DieBlast Cryogenic Deflashing & Deburring Media Won't Work For Us

The last blog post I made was about the introduction of DieBlast Cryogenic Grade Polycarbonate Media into our facility. We were able to try a sample of both the .020 and .060 media.

Our first sample was a current part that we already run for one of our present customers using the .020 media. We split the order into three batches. One was using our current Maxi-Blast media for the original cycle time of ten minutes. Out of a set of 230 parts, 26 parts were rejected. This means that 12% out of 230 parts needed to be run a second time. You would think 12% was high but then we ran the DieBlast media.

When we were offered a sample of DieBlast, we were told that it reduces cycle times, and cycle rpms, as well as liquid nitrogen intake. No matter what we would not change the temperatures of our recipes. So the only way liquid nitrogen intake would be reduced is by shorter cycle times. We ran the same rpm for the throw wheel and a seven minute cycle instead of a ten minute. Out of 230 parts, 55 parts were rejected. So 24% out of 230 parts needed more time to remove all the burrs. Then we ran our third lot which was identical to the original recipe besides the fact that it was using DieBlast media. Out of 230 parts, 44 were rejected. 19% of 230 parts needed a longer cycle time.

Needless to say, I was surprised by the results and expected DieBlast to do a lot better. It failed to meet our expectations. Therefore, we will continue to use Maxi-Blast and Polyblast media that we have always used. Their media is very similar in shape and lifetime.

DieBlast Cryogenic Grade Polycarbonate Deflashing & Deburring Media

After a few weeks of waiting our new cryogenic grade media arrived for our cryogenic deflashing and deburring operations.

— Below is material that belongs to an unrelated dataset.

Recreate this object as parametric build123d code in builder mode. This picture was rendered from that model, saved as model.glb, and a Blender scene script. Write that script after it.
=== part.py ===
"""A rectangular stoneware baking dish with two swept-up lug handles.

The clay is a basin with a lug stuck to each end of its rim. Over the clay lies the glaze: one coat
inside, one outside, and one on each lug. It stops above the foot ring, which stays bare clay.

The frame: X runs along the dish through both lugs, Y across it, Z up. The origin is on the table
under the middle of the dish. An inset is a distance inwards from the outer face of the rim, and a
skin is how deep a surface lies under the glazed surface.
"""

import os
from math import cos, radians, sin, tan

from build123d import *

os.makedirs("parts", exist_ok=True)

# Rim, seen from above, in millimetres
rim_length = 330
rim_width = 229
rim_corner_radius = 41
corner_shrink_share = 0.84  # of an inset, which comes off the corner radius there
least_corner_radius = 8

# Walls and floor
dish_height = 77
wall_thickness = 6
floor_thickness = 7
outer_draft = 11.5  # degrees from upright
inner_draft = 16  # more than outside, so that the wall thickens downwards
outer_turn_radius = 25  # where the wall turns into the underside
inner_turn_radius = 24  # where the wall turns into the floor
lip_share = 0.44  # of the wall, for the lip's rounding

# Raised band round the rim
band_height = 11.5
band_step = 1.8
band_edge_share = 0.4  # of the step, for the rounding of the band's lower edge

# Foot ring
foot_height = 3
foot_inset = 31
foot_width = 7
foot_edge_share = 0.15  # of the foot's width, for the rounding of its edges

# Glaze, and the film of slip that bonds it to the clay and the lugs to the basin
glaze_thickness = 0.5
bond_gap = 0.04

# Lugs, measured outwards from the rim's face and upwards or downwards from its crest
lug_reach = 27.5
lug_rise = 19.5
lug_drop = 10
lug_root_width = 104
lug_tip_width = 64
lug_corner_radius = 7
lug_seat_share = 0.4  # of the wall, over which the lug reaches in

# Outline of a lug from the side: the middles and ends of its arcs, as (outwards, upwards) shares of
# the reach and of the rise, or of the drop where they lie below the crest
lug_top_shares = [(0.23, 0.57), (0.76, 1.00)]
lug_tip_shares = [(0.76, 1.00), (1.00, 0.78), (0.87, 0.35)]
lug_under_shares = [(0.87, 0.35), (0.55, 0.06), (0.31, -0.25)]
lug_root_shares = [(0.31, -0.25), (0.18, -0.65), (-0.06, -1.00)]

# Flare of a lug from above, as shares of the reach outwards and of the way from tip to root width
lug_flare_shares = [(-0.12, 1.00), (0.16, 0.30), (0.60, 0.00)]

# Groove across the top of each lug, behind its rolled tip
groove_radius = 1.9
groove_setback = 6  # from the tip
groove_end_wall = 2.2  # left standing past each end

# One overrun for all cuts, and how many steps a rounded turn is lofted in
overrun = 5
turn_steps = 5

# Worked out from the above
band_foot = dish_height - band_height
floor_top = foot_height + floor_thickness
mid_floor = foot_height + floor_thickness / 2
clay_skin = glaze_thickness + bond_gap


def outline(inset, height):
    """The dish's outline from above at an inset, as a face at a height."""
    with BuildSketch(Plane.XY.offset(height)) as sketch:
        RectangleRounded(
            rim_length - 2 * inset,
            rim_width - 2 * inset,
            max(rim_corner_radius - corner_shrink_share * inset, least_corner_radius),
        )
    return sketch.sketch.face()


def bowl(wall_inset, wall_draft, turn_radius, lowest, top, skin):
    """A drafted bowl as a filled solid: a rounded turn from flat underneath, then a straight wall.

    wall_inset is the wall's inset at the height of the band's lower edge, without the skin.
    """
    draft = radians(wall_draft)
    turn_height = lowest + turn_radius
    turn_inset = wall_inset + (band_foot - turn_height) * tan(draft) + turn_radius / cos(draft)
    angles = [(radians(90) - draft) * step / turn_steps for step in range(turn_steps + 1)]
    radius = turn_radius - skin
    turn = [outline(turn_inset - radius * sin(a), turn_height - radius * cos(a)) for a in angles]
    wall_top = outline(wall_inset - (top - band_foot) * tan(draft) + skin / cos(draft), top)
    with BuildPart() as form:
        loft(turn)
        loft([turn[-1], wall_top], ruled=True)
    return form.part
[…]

For the time being, we get to try samples of both .020 and .060 media by Dieblast. Dieblast is currently made in the United Kingdom. The media is different from it's competitors Maxiblast and Polyblast because the media is in a cube shape versus drum shape.

As a result, the media has 16 cutting edges versus 2 on the current media we have been using. The photo shows two piles of the Dieblast media. The .060 is on the left and the .020 is on the right. Next to both those piles are a sample of the current media we have been using.

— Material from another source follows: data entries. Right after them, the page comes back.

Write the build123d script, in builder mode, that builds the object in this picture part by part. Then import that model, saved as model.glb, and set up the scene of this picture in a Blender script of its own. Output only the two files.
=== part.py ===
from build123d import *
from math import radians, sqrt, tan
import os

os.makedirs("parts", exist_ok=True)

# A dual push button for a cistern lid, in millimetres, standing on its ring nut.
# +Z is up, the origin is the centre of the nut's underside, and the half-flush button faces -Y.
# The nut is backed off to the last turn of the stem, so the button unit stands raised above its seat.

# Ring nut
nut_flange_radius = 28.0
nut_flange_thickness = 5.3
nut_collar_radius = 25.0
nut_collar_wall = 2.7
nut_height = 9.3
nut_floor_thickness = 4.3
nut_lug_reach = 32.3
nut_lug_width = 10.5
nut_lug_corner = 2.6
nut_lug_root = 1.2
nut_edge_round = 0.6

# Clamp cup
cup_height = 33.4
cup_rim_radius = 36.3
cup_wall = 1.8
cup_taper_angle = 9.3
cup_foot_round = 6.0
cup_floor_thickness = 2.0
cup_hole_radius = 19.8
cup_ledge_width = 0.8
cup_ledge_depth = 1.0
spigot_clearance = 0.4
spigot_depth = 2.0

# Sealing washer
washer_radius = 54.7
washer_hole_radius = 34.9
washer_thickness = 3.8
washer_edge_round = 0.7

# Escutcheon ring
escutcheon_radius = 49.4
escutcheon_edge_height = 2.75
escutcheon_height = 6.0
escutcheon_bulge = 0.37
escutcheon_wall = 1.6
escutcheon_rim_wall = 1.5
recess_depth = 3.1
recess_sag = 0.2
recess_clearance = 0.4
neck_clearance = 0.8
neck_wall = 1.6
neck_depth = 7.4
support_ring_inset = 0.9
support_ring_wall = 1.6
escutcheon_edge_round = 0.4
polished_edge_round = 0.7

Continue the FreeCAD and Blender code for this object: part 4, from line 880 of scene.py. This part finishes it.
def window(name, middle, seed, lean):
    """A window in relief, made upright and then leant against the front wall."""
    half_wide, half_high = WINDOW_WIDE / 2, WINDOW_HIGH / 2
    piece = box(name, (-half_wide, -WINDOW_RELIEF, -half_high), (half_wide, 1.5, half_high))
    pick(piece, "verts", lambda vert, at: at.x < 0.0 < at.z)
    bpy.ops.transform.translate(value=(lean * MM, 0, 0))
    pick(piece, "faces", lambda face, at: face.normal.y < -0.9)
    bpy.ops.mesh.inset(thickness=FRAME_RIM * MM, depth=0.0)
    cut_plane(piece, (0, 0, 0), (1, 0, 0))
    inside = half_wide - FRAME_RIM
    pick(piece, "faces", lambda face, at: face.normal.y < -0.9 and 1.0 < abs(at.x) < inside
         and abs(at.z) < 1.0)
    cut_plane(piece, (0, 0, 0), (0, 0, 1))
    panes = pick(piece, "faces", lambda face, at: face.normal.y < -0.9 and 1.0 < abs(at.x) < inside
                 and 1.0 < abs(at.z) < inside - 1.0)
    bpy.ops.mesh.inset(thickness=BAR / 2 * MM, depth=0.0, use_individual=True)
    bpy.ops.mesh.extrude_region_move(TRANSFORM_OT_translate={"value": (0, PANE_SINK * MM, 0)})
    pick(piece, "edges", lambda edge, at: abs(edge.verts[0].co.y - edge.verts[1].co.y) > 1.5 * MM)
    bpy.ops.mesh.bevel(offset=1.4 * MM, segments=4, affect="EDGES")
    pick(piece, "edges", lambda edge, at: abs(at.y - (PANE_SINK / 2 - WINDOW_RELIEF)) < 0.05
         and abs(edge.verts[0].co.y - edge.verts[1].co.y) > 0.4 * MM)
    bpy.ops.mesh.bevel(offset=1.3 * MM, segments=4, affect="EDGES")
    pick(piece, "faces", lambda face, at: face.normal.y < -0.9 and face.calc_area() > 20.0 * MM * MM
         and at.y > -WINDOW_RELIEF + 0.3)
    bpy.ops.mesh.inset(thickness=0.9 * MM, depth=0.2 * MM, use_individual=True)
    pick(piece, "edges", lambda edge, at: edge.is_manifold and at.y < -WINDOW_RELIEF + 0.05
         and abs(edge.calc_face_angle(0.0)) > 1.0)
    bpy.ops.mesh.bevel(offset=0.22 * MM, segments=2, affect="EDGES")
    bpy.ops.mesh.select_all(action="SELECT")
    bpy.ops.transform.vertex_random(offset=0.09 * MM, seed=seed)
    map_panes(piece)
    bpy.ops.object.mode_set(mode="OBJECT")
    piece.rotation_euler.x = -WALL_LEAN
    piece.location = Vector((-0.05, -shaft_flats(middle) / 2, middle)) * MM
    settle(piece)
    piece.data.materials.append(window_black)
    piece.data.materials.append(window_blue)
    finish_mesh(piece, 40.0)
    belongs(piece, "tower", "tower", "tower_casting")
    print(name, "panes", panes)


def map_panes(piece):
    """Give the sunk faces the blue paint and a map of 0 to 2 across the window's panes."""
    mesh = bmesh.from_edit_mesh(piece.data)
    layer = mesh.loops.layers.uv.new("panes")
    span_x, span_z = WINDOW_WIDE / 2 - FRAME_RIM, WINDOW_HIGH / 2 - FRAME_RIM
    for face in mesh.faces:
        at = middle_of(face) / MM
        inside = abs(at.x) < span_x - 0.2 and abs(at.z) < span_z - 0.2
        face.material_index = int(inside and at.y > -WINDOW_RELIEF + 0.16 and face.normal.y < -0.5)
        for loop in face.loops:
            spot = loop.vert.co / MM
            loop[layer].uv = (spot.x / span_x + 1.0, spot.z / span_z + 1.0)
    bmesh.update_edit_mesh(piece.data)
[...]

Unfortunately, we haven't actually been able to run a sample using the Dieblast media yet. But, once we run a few samples with it, I will report back and post our results using this new type of media.

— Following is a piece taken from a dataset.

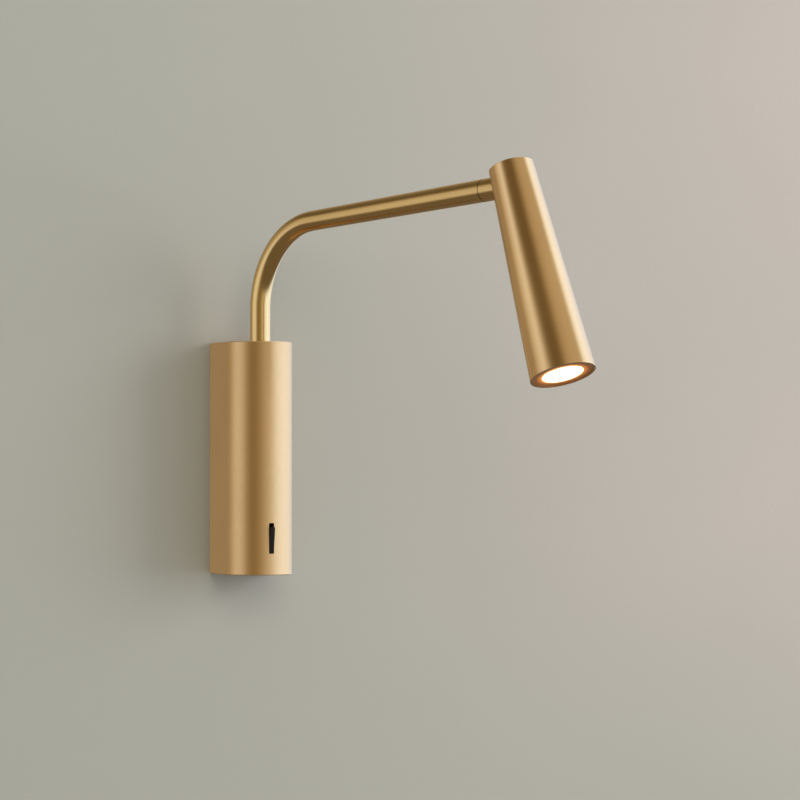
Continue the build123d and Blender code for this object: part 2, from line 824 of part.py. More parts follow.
# The knuckle's frame: Z along the arm, away from the riser. X is up, rolled with the head.
arm_up = arm_plane.x_dir * -sin(radians(arm_rise)) + Vector(0, 0, cos(radians(arm_rise)))
rolled_up = arm_up * cos(radians(head_roll)) - arm_plane.z_dir * sin(radians(head_roll))
knuckle_frame = Plane(origin=pivot, x_dir=rolled_up, z_dir=arm_direction)
seam_far = knuckle_reach + seam_width / 2
seam_near = knuckle_reach - seam_width / 2
bush_inner_end = seam_far + end_bush_length
bush_seat_radius = tube_bore + end_bush_wall_gap
spin_stack = spin_washer_thickness + spin_spring_height + spin_nut_height
spigot_end = bush_inner_end + spin_stack + spigot_tail


def before_pivot(distance):
    """Plane across the arm, this far back from the tilt axis."""
    return knuckle_frame.offset(-distance)


with BuildPart() as arm_tube:
    with BuildLine():
        Line(arm_point(0, thrust_washer_thickness), bend_start)
        ThreePointArc(bend_start, bend_middle, bend_end)
    with BuildSketch(at_riser(tube_foot)):
        Circle(tube_radius)
    sweep()
    with BuildSketch(Plane(origin=bend_end, x_dir=arm_up, z_dir=arm_direction)):
        Circle(tube_radius)
    with BuildSketch(before_pivot(seam_far)):
        Circle(arm_tip_radius)
    loft()
    with BuildLine():
        Line(arm_point(0, thrust_washer_thickness), bend_start)
        ThreePointArc(bend_start, bend_middle, bend_end)
        Line(bend_end, pivot - arm_direction * seam_far)
    with BuildSketch(at_riser(tube_foot)):
        Circle(tube_bore)
    sweep(mode=Mode.SUBTRACT)
    with BuildSketch(before_pivot(seam_far)):
        Circle(bush_seat_radius + THREAD_GAP)
    extrude(amount=-end_bush_length, mode=Mode.SUBTRACT)

with BuildPart() as arm_lead:
    lead_foot = arm_point(0, nipple_foot - housing_top)
    lead_end = pivot - arm_direction * (spigot_end + SLIDING_GAP)
    with BuildLine():
        Line(lead_foot, bend_start)
        ThreePointArc(bend_start, bend_middle, bend_end)
        Line(bend_end, lead_end)
    with BuildSketch(at_riser(nipple_foot)):
        Circle(lead_radius)
    sweep()

with BuildPart() as driver_lead:
    with BuildSketch(at_riser(nipple_foot - SLIDING_GAP)):
        Circle(lead_radius)
    extrude(amount=-(nipple_foot - driver_low - driver_height + 3 * driver_wall))

with BuildPart() as arm_end_bush:
    with BuildSketch(before_pivot(seam_far)):
        ring_section(bush_seat_radius, spigot_radius + RUNNING_GAP)
    extrude(amount=-end_bush_length)
    with BuildSketch(before_pivot(bush_inner_end)):
        with Locations((-(spin_tab_inner + spin_tab_outer) / 2, 0)):
            Rectangle(spin_tab_outer - spin_tab_inner, spin_tab_width)
    extrude(amount=-spin_washer_thickness)

with BuildPart() as seam_washer:
    with BuildSketch(before_pivot(seam_far)):
        ring_section(arm_tip_radius - seam_depth, spigot_radius + RUNNING_GAP)
    extrude(amount=seam_width)

# ================================================================ knuckle
spin_washer_near = bush_inner_end + THREAD_GAP

with BuildPart() as spin_friction_washer:
    with BuildSketch(before_pivot(spin_washer_near)):
        ring_section(spin_washer_radius, spigot_radius + THREAD_GAP)
        with Locations((spin_tab_outer / 2 + spigot_radius / 2, 0)):
            Rectangle(spin_tab_outer - spigot_radius - THREAD_GAP, spin_tab_width)
        key_inner = spigot_flat + THREAD_GAP
        key_outer = spigot_radius + 3 * THREAD_GAP
        with Locations((-(key_inner + key_outer) / 2, 0)):
            Rectangle(key_outer - key_inner, 2 * sqrt(key_outer**2 - key_inner**2))
    extrude(amount=-spin_washer_thickness)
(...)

Electromagnetic Deburring Sample Success

The manufacturer of the electromagnetic deburring machine just ran some samples for us. Our contact there was very happy with the results. There was only one part out of the sample that wasn't fit for this deburring process. He was able to get all the holes and edges using the different kinds of media on the many parts we sent him. Run times were between 20 and 40 minutes, so we should be able to keep costs down. Large volumes will help with the longer cycle times to help keep price down as well. After a few more samples, if we continue to get positive results, we will be bringing this technology in house.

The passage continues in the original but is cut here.